Read the original French article here.

On Thursday, Brussels hosted the international summit on nuclear energy (NES), which was organised by the Belgian EU Council presidency and the International Atomic Energy Agency.

Greenpeace, known for its anti-nuclear activism and attention-grabbing actions, had one of its activists – who was suspended in mid-air – hold up a sign reading “Nuclear, fairytale” over the press area where leaders and representatives of some 40 delegations were expected to arrive.

However, although no delegation representatives or leaders were in the area at the time of the activists’ protest, French President Emmanuel Macron was expected with the press area subsequently evacuated for “security reasons”, including journalists.

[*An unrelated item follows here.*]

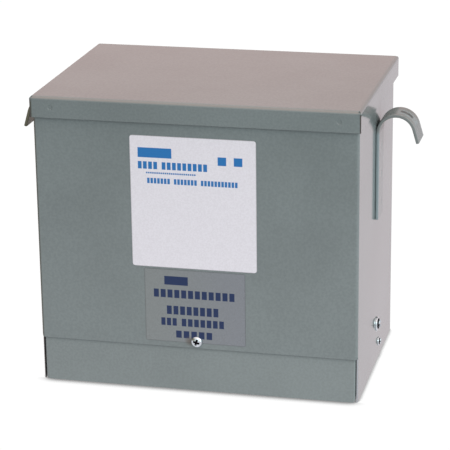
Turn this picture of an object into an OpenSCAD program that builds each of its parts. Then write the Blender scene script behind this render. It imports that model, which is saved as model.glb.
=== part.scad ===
// Small dry-type distribution transformer in a folded sheet-steel case.
// +X is to the right of someone facing the front, +Y runs to the back and the wall, +Z is up.
// The origin is on the floor, in the middle of the case's width and of its overall depth.

/* [Case] */
// Width across the outsides of the side panels
case_w = 324; // [220:1:480]
// Depth from the front cover's face to the rear edges of the side panels
case_d = 211.5; // [150:0.5:340]
// Overall height, floor to the top of the top cover
case_h = 298.3; // [240:0.1:460]
// Thickness of the case's sheet steel
sheet = 1.5; // [1:0.1:2]
// Outside radius of the case's folds
fold_r = 3; // [2.5:0.25:6]
// Width of the return flanges at the rear edges of the side panels
return_flange_w = 16; // [10:1:30]
// Clearance between pieces that are slid together
fit_gap = 0.3; // [0.1:0.1:0.6]
// Width of the slanted nick at the lower end of each front fold
fold_nick_w = 1.5; // [0.5:0.1:2.5]
// Height of the nick
fold_nick_h = 2.5; // [1:0.1:5]
// Bevel on the front edges of the side panels below the folds
panel_bevel = 1; // [0.4:0.1:1]

/* [Top cover] */
// Height of the top cover's flanges
lid_flange_h = 21.3; // [14:0.1:40]
// Outside radius of the top cover's folds
lid_fold_r = 3.25; // [2.5:0.25:6]
// Gap between a side flange and the side panel
lid_side_gap = 0.4; // [0.2:0.1:1.5]
// Gap between the front flange and the front cover
lid_front_gap = 1.8; // [0.6:0.1:4]
// Width of the notch down each corner, beside the end of the front or rear flange
lid_notch_w = 1.1; // [0.5:0.1:2]
// Diameter of the relief hole at each corner
lid_relief_d = 2; // [1.5:0.25:5]
// Diameter of the weld dimples in the front flange
dimple_d = 7; // [4:0.5:12]
// Distance from the ends of the front flange to the weld dimples
dimple_inset = 21; // [15:1:60]

/* [Wiring cover] */
// Height of the seam between the front cover and the wiring cover
seam_z = 46; // [34:0.5:58]
// Height of the strip that tucks up behind the front cover
tuck_h = 16; // [12:1:30]
// Gap between each end of the wiring cover and the side panel
strip_side_gap = 0.9; // [0.5:0.1:4]
// Depth of the flanges at the ends of the wiring cover
strip_flange = 14; // [8:1:25]
// Inside radius of the wiring cover's folds
strip_bend_r = 0.5; // [0.3:0.1:2]
// Size of the nick in each lower corner of the wiring cover
strip_nick = 1.6; // [0.5:0.1:4]
// Height of the cover screw above the seam
cover_screw_rise = 7.1; // [6:0.1:12]
// Diameter of the cover screw's head
cover_screw_head_d = 11.5; // [8:0.1:14]
// Diameter of the cover screw's shank
cover_screw_d = 5.8; // [4:0.1:6.5]

/* [Bottom tray] */
// Height of the tray's side and rear flanges
tray_flange_h = 26; // [22:1:34]
// Height of the tray's front flange
tray_lip_h = 10; // [6:0.5:16]
// Height of the tray screws
tray_screw_z = 16.7; // [10:0.1:20]
// Distance of the tray screws behind the middle of the overall depth
tray_screw_y = 16.4; // [0:0.1:40]
// Diameter of the tray screws' heads
tray_screw_head_d = 9.5; // [7:0.1:12]
// Diameter of the tray screws' shanks
tray_screw_d = 4.8; // [3.5:0.1:5.5]

/* [Core and its brackets] */
// Height of the underside of the potted core block
core_z = 78; // [70:1:110]
// Gap between the core block and the case around it
core_gap = 0.5; // [0.3:0.1:2]
// Thickness of the bracket plate
bracket_t = 3; // [2:0.5:5]
// Width of the shelf that carries the core block
bracket_shelf_w = 34; // [20:1:50]
// Length of the brackets from front to back
bracket_len = 150; // [80:1:220]
// Height of the frame bolts
frame_bolt_z = 41.2; // [38:0.1:60]
// Distance of the frame bolts behind the middle of the overall depth
frame_bolt_y = 3; // [0:0.1:40]
// Diameter of the frame bolts' heads
frame_bolt_head_d = 15; // [10:0.1:20]
// Diameter of the frame bolts' shanks
frame_bolt_d = 7.9; // [6:0.1:9.5]

/* [Lifting hooks] */
// Thickness of the flat bar
hook_t = 3.2; // [2:0.1:6]
// Width of the flat bar
hook_w = 31.75; // [20:0.25:50]
// Gap between the top of the arch and the lower edge of the top cover
hook_drop = 7.1; // [2:0.1:40]
// Length of the strap below the centre of the arch
hook_strap_len = 90.2; // [40:0.1:130]
// Inside radius of the arch
hook_arch_r = 16.8; // [10:0.1:22]
// Distance by which the free leg runs outwards for each 24 mm that it falls
hook_splay = 7; // [0, 7, 18]
// Length of the right hook's straight free leg
hook_leg = 14.5; // [5:0.5:20]
// Length by which the left hook's free leg is longer
left_leg_excess = 2.8; // [0:0.1:5]

/* [Back plate and wall rails] */
// Depth of the wall rails, from the back plate to the wall
rail_depth = 17.1; // [14:0.1:40]
// Thickness of the rails
rail_t = 2.4; // [1.5:0.1:4]
// Length of the rails
rail_len = 300; // [180:1:300]
// Height of each rail's flanges
rail_flange_h = 30; // [24:1:40]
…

When asked about the reasons for his action, the activist didn’t answer.

“Europe must not give in to the lobbies of the nuclear industry and the French government, which are seeking funds to finance ‘new nuclear’, Greenpeace denounces the lack of credibility of the nuclear revival, the costs, and the deadlines of this phantasmagorical project,” said the NGO in response to Euractiv’s coverage on X.

In a later press release, Greenpeace presented a more detailed explanation saying the NGO denounces “a meeting divorced from reality that perpetuates the old myth of an all-powerful energy that could save the climate.

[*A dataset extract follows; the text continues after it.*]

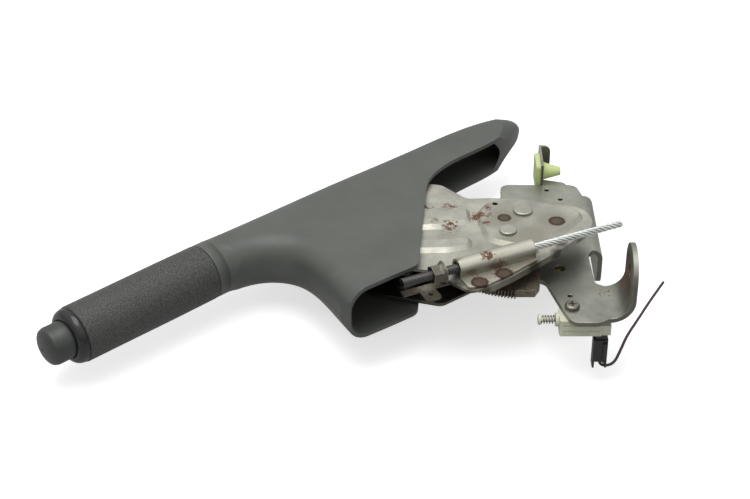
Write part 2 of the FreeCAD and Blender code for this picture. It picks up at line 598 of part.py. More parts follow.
# Lever arm
LEFT_OUTLINE = [
    (-22.0, -4.0, 12), (-14.5, 9.5, 10), (2.0, 27.0, 12), (13.6, 36.5, 7), (14.0, 59.0, 8),
    (22.0, 69.5, 8), (62.0, 90.0, 30), (128.0, 101.3, 20), (158.0, 101.3, 4), (158.0, 90.3, 4),
    (141.0, 88.0, 20), (122.0, 66.0, 30), (104.0, 18.0, 30), (84.5, -8.0, 10), (85.5, -24.0, 8),
    (83.5, -37.0, 5), (73.5, -42.0, 8), (56.0, -43.5, 30), (10.0, -43.5, 40), (-26.0, -39.0, 18), (-34.0, -20.0, 14),
]
PLATEAU_OUTLINE = [
    (-20.5, -4.0, 9), (-12.5, 7.5, 8), (4.0, 25.5, 12), (24.0, 19.0, 10), (40.0, -7.0, 14),
    (31.0, -24.5, 8), (2.0, -33.0, 20), (-27.0, -29.5, 9), (-28.0, -18.0, 8),
]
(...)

“‘New nuclear’, whether large reactors or small modular reactors (SMRs), is the worst possible choice for our decarbonised future.”

In a report published on Tuesday (19 March), the NGO aimed to discredit nuclear power claiming France’s new program as too expensive and too slow, saying it could cost up to €100 billion – much more than the €50-70 billion currently estimated.

French energy giant EDF’s CEO, Luc Rémont, has refuted all these estimates currently published, instead, the state-owned company is currently working on its own calculations, since some studies are still to be carried out.